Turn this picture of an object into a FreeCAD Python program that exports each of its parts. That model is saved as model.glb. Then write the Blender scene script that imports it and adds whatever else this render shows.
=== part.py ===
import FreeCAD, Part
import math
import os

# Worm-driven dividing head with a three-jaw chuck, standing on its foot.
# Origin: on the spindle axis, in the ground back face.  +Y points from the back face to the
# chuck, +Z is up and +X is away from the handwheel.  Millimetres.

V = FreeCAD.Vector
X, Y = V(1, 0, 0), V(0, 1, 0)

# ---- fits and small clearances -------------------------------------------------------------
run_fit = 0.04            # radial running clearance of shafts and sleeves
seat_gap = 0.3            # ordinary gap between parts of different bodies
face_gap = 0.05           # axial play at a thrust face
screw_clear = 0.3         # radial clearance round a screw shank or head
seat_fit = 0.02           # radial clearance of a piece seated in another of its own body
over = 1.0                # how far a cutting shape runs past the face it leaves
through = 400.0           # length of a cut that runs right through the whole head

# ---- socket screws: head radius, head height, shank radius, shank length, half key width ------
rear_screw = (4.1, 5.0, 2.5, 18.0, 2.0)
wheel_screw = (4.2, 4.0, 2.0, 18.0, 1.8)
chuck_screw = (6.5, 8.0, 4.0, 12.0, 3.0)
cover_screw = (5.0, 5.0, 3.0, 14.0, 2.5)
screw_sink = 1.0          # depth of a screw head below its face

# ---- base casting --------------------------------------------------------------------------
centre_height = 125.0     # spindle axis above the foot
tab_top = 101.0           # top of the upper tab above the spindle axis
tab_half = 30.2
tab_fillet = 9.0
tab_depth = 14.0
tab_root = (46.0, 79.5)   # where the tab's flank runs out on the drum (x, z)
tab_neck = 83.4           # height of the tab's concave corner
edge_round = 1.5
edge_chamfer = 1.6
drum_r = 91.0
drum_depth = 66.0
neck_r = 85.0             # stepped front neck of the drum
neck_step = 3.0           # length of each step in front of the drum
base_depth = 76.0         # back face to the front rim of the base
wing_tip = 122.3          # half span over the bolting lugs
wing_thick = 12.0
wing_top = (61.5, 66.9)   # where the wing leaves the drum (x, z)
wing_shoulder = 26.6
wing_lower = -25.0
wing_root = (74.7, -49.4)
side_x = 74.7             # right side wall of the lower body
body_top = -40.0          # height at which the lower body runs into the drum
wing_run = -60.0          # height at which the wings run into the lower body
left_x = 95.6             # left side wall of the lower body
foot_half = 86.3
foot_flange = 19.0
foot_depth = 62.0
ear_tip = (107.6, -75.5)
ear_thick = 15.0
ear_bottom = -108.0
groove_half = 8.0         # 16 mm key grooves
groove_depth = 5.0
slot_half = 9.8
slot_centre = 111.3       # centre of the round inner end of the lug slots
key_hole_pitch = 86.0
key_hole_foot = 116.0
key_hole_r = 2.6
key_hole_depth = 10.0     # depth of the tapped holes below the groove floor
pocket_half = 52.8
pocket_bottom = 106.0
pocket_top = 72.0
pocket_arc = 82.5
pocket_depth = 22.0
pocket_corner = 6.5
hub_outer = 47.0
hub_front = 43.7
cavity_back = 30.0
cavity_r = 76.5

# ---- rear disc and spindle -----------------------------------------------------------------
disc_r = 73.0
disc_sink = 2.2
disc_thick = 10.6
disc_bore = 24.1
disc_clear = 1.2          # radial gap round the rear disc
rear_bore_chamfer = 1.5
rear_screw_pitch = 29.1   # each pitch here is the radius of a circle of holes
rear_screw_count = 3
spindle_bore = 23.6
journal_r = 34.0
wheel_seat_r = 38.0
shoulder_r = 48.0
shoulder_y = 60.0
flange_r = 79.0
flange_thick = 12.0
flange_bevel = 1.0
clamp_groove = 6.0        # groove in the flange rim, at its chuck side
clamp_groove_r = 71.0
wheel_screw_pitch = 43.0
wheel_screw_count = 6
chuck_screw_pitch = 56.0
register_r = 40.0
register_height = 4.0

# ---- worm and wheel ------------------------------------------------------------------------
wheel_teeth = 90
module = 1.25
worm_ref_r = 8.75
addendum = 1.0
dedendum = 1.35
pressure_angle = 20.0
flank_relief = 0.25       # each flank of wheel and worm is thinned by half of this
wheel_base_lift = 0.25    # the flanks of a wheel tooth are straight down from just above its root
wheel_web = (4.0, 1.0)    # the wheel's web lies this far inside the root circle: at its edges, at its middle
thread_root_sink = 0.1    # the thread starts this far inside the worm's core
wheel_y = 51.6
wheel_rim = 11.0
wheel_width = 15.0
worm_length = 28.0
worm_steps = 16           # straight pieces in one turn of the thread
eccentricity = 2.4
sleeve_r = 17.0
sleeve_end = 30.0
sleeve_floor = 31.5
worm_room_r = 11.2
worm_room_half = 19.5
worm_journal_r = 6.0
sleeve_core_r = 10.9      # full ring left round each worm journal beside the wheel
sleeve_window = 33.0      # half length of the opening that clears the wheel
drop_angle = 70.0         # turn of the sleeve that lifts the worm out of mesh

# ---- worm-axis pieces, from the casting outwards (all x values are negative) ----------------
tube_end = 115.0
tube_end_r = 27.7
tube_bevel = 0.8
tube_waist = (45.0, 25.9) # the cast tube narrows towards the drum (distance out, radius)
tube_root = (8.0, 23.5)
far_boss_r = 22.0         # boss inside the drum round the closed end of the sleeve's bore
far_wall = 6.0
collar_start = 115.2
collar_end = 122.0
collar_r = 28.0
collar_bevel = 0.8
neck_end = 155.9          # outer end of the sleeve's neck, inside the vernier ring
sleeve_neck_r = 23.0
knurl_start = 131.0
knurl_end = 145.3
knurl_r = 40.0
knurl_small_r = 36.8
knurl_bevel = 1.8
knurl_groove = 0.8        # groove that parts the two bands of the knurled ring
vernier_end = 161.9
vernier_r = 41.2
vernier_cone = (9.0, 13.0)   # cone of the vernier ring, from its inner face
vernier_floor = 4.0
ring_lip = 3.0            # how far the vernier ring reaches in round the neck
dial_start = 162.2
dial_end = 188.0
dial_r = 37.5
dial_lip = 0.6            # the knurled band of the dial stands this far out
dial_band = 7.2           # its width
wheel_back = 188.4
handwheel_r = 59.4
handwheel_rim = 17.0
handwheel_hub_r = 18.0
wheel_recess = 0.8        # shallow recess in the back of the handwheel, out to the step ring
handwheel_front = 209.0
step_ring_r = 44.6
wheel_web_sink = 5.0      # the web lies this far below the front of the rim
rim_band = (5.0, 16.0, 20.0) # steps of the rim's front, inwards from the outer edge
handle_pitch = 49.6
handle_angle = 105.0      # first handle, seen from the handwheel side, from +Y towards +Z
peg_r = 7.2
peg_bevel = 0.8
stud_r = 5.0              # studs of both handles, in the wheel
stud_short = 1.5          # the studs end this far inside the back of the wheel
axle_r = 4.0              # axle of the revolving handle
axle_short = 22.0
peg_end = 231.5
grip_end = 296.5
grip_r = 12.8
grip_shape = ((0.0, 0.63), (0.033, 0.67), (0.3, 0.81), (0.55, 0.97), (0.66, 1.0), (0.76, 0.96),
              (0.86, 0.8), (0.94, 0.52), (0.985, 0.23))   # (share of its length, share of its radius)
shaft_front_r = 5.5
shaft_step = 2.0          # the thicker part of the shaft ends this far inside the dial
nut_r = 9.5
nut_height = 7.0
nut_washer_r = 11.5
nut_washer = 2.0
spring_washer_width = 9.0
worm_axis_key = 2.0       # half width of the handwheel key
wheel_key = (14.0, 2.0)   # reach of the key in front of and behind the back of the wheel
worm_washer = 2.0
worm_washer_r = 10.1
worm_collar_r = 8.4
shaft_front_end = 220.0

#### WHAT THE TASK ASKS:
Every line above should be retyped exactly as given.

#### RESULT OF THE TASK:
Turn this picture of an object into a FreeCAD Python program that exports each of its parts. That model is saved as model.glb. Then write the Blender scene script that imports it and adds whatever else this render shows.
=== part.py ===
import FreeCAD, Part
import math
import os

# Worm-driven dividing head with a three-jaw chuck, standing on its foot.
# Origin: on the spindle axis, in the ground back face.  +Y points from the back face to the
# chuck, +Z is up and +X is away from the handwheel.  Millimetres.

V = FreeCAD.Vector
X, Y = V(1, 0, 0), V(0, 1, 0)

# ---- fits and small clearances -------------------------------------------------------------
run_fit = 0.04            # radial running clearance of shafts and sleeves
seat_gap = 0.3            # ordinary gap between parts of different bodies
face_gap = 0.05           # axial play at a thrust face
screw_clear = 0.3         # radial clearance round a screw shank or head
seat_fit = 0.02           # radial clearance of a piece seated in another of its own body
over = 1.0                # how far a cutting shape runs past the face it leaves
through = 400.0           # length of a cut that runs right through the whole head

# ---- socket screws: head radius, head height, shank radius, shank length, half key width ------
rear_screw = (4.1, 5.0, 2.5, 18.0, 2.0)
wheel_screw = (4.2, 4.0, 2.0, 18.0, 1.8)
chuck_screw = (6.5, 8.0, 4.0, 12.0, 3.0)
cover_screw = (5.0, 5.0, 3.0, 14.0, 2.5)
screw_sink = 1.0          # depth of a screw head below its face

# ---- base casting --------------------------------------------------------------------------
centre_height = 125.0     # spindle axis above the foot
tab_top = 101.0           # top of the upper tab above the spindle axis
tab_half = 30.2
tab_fillet = 9.0
tab_depth = 14.0
tab_root = (46.0, 79.5)   # where the tab's flank runs out on the drum (x, z)
tab_neck = 83.4           # height of the tab's concave corner
edge_round = 1.5
edge_chamfer = 1.6
drum_r = 91.0
drum_depth = 66.0
neck_r = 85.0             # stepped front neck of the drum
neck_step = 3.0           # length of each step in front of the drum
base_depth = 76.0         # back face to the front rim of the base
wing_tip = 122.3          # half span over the bolting lugs
wing_thick = 12.0
wing_top = (61.5, 66.9)   # where the wing leaves the drum (x, z)
wing_shoulder = 26.6
wing_lower = -25.0
wing_root = (74.7, -49.4)
side_x = 74.7             # right side wall of the lower body
body_top = -40.0          # height at which the lower body runs into the drum
wing_run = -60.0          # height at which the wings run into the lower body
left_x = 95.6             # left side wall of the lower body
foot_half = 86.3
foot_flange = 19.0
foot_depth = 62.0
ear_tip = (107.6, -75.5)
ear_thick = 15.0
ear_bottom = -108.0
groove_half = 8.0         # 16 mm key grooves
groove_depth = 5.0
slot_half = 9.8
slot_centre = 111.3       # centre of the round inner end of the lug slots
key_hole_pitch = 86.0
key_hole_foot = 116.0
key_hole_r = 2.6
key_hole_depth = 10.0     # depth of the tapped holes below the groove floor
pocket_half = 52.8
pocket_bottom = 106.0
pocket_top = 72.0
pocket_arc = 82.5
pocket_depth = 22.0
pocket_corner = 6.5
hub_outer = 47.0
hub_front = 43.7
cavity_back = 30.0
cavity_r = 76.5

# ---- rear disc and spindle -----------------------------------------------------------------
disc_r = 73.0
disc_sink = 2.2
disc_thick = 10.6
disc_bore = 24.1
disc_clear = 1.2          # radial gap round the rear disc
rear_bore_chamfer = 1.5
rear_screw_pitch = 29.1   # each pitch here is the radius of a circle of holes
rear_screw_count = 3
spindle_bore = 23.6
journal_r = 34.0
wheel_seat_r = 38.0
shoulder_r = 48.0
shoulder_y = 60.0
flange_r = 79.0
flange_thick = 12.0
flange_bevel = 1.0
clamp_groove = 6.0        # groove in the flange rim, at its chuck side
clamp_groove_r = 71.0
wheel_screw_pitch = 43.0
wheel_screw_count = 6
chuck_screw_pitch = 56.0
register_r = 40.0
register_height = 4.0

# ---- worm and wheel ------------------------------------------------------------------------
wheel_teeth = 90
module = 1.25
worm_ref_r = 8.75
addendum = 1.0
dedendum = 1.35
pressure_angle = 20.0
flank_relief = 0.25       # each flank of wheel and worm is thinned by half of this
wheel_base_lift = 0.25    # the flanks of a wheel tooth are straight down from just above its root
wheel_web = (4.0, 1.0)    # the wheel's web lies this far inside the root circle: at its edges, at its middle
thread_root_sink = 0.1    # the thread starts this far inside the worm's core
wheel_y = 51.6
wheel_rim = 11.0
wheel_width = 15.0
worm_length = 28.0
worm_steps = 16           # straight pieces in one turn of the thread
eccentricity = 2.4
sleeve_r = 17.0
sleeve_end = 30.0
sleeve_floor = 31.5
worm_room_r = 11.2
worm_room_half = 19.5
worm_journal_r = 6.0
sleeve_core_r = 10.9      # full ring left round each worm journal beside the wheel
sleeve_window = 33.0      # half length of the opening that clears the wheel
drop_angle = 70.0         # turn of the sleeve that lifts the worm out of mesh

# ---- worm-axis pieces, from the casting outwards (all x values are negative) ----------------
tube_end = 115.0
tube_end_r = 27.7
tube_bevel = 0.8
tube_waist = (45.0, 25.9) # the cast tube narrows towards the drum (distance out, radius)
tube_root = (8.0, 23.5)
far_boss_r = 22.0         # boss inside the drum round the closed end of the sleeve's bore
far_wall = 6.0
collar_start = 115.2
collar_end = 122.0
collar_r = 28.0
collar_bevel = 0.8
neck_end = 155.9          # outer end of the sleeve's neck, inside the vernier ring
sleeve_neck_r = 23.0
knurl_start = 131.0
knurl_end = 145.3
knurl_r = 40.0
knurl_small_r = 36.8
knurl_bevel = 1.8
knurl_groove = 0.8        # groove that parts the two bands of the knurled ring
vernier_end = 161.9
vernier_r = 41.2
vernier_cone = (9.0, 13.0)   # cone of the vernier ring, from its inner face
vernier_floor = 4.0
ring_lip = 3.0            # how far the vernier ring reaches in round the neck
dial_start = 162.2
dial_end = 188.0
dial_r = 37.5
dial_lip = 0.6            # the knurled band of the dial stands this far out
dial_band = 7.2           # its width
wheel_back = 188.4
handwheel_r = 59.4
handwheel_rim = 17.0
handwheel_hub_r = 18.0
wheel_recess = 0.8        # shallow recess in the back of the handwheel, out to the step ring
handwheel_front = 209.0
step_ring_r = 44.6
wheel_web_sink = 5.0      # the web lies this far below the front of the rim
rim_band = (5.0, 16.0, 20.0) # steps of the rim's front, inwards from the outer edge
handle_pitch = 49.6
handle_angle = 105.0      # first handle, seen from the handwheel side, from +Y towards +Z
peg_r = 7.2
peg_bevel = 0.8
stud_r = 5.0              # studs of both handles, in the wheel
stud_short = 1.5          # the studs end this far inside the back of the wheel
axle_r = 4.0              # axle of the revolving handle
axle_short = 22.0
peg_end = 231.5
grip_end = 296.5
grip_r = 12.8
grip_shape = ((0.0, 0.63), (0.033, 0.67), (0.3, 0.81), (0.55, 0.97), (0.66, 1.0), (0.76, 0.96),
              (0.86, 0.8), (0.94, 0.52), (0.985, 0.23))   # (share of its length, share of its radius)
shaft_front_r = 5.5
shaft_step = 2.0          # the thicker part of the shaft ends this far inside the dial
nut_r = 9.5
nut_height = 7.0
nut_washer_r = 11.5
nut_washer = 2.0
spring_washer_width = 9.0
worm_axis_key = 2.0       # half width of the handwheel key
wheel_key = (14.0, 2.0)   # reach of the key in front of and behind the back of the wheel
worm_washer = 2.0
worm_washer_r = 10.1
worm_collar_r = 8.4
shaft_front_end = 220.0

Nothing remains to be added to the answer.